What the task asks —
Pick every line with "bodies" from the material below.

Source data —
________
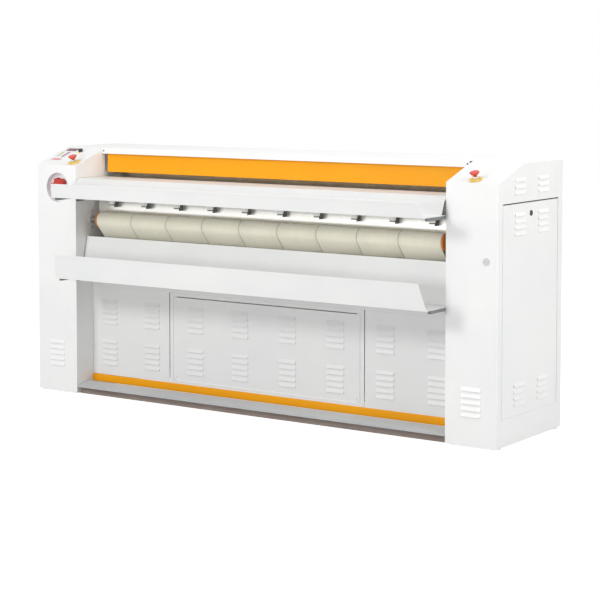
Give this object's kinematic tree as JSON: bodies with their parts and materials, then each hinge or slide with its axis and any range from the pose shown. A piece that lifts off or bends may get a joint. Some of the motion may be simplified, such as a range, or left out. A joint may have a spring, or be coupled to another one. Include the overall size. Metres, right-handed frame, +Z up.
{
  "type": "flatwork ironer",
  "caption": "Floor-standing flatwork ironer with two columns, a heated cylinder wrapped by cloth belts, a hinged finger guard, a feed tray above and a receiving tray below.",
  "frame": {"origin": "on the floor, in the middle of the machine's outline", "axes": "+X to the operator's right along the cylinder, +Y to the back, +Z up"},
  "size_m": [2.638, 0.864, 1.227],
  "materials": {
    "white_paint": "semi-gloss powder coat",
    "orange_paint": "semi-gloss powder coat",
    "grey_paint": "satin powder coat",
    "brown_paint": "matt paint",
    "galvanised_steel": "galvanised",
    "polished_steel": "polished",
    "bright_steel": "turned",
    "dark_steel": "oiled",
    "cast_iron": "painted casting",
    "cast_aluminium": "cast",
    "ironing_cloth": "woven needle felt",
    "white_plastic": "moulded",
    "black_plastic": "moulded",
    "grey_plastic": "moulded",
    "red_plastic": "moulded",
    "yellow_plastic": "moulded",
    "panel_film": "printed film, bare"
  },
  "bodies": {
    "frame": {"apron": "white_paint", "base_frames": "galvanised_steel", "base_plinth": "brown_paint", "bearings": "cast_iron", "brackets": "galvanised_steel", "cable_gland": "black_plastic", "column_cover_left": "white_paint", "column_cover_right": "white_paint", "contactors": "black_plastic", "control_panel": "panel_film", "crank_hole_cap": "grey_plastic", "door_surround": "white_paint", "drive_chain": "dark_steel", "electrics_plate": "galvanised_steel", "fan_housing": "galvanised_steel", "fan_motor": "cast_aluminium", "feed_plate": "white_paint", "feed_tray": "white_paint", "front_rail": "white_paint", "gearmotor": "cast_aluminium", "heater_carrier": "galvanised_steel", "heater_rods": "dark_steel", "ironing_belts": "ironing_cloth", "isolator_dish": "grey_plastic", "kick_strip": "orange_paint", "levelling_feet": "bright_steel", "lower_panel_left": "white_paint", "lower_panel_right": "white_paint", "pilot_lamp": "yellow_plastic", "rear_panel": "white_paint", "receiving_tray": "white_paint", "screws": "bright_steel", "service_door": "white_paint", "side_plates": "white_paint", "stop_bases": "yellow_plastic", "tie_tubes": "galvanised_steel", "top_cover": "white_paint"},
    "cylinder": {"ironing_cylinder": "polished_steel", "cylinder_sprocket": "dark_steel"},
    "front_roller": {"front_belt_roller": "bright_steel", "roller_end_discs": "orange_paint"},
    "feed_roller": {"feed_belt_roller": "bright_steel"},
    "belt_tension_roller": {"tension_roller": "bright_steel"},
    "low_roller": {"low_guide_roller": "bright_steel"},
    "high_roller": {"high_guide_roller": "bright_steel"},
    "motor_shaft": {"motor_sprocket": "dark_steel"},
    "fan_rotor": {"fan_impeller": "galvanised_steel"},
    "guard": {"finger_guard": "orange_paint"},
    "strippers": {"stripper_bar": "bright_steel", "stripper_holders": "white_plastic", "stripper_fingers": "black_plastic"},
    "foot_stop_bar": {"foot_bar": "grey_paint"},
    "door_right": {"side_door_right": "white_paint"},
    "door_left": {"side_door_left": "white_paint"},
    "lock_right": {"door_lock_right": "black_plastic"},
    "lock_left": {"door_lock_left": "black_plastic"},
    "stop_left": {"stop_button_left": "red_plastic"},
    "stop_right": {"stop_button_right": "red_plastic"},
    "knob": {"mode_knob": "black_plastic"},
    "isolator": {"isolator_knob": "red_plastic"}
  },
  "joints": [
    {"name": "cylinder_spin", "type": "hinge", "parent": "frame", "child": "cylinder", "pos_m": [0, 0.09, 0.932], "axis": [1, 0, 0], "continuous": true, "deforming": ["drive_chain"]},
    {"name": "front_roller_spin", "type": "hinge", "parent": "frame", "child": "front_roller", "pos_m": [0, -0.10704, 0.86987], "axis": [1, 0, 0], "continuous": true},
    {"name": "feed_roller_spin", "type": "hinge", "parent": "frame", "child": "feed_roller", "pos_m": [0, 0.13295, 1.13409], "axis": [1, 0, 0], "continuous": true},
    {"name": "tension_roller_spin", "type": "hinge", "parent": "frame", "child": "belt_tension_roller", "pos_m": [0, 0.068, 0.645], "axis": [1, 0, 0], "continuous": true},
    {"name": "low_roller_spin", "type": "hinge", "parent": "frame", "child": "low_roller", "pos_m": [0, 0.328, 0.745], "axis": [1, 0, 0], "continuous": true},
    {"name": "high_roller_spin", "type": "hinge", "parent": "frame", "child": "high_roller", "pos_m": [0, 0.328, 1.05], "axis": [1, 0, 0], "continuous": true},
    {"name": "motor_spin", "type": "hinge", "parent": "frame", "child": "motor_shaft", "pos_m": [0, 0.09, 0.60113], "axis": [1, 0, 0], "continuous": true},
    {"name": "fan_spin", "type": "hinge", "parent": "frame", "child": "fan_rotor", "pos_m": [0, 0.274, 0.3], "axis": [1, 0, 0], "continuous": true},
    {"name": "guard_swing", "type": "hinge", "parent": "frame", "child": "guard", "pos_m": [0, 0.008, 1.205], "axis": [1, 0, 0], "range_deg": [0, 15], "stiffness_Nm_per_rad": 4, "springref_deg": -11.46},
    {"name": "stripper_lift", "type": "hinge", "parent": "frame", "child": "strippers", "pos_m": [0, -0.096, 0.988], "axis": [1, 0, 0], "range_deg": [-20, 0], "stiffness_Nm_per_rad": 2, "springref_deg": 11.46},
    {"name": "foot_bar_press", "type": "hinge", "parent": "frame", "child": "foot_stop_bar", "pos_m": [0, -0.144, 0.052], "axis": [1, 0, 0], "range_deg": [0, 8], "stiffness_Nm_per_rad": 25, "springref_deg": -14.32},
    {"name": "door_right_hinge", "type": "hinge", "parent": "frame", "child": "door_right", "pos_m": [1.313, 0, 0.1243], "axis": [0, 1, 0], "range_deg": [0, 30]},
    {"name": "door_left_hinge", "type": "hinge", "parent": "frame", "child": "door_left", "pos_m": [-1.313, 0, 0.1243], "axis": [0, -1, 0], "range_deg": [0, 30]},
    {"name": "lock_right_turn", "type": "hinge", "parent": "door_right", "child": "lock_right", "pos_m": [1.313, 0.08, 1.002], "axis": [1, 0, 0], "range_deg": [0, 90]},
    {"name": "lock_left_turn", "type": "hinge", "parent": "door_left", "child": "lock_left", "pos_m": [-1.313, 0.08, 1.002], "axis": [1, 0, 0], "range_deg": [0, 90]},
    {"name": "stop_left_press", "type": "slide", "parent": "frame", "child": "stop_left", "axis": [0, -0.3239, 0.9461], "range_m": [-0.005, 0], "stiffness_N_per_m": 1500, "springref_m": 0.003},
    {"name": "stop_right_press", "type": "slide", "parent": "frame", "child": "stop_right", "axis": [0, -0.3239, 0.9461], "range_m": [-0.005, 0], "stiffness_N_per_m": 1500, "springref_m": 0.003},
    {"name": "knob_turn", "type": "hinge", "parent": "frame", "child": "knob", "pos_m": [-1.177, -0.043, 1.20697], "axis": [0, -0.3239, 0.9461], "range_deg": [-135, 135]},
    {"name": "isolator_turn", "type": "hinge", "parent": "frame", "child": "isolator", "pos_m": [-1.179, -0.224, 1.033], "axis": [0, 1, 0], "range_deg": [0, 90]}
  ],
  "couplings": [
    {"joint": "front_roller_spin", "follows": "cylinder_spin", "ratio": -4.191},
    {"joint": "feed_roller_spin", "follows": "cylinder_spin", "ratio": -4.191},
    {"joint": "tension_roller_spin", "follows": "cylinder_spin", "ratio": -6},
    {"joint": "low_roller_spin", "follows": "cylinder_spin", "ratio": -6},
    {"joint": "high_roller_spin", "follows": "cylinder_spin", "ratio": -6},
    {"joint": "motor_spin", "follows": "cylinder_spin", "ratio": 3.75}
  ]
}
________
The answer —
Give this object's kinematic tree as JSON: bodies with their parts and materials, then each hinge or slide with its axis and any range from the pose shown. A piece that lifts off or bends may get a joint. Some of the motion may be simplified, such as a range, or left out. A joint may have a spring, or be coupled to another one. Include the overall size. Metres, right-handed frame, +Z up.
  "bodies": {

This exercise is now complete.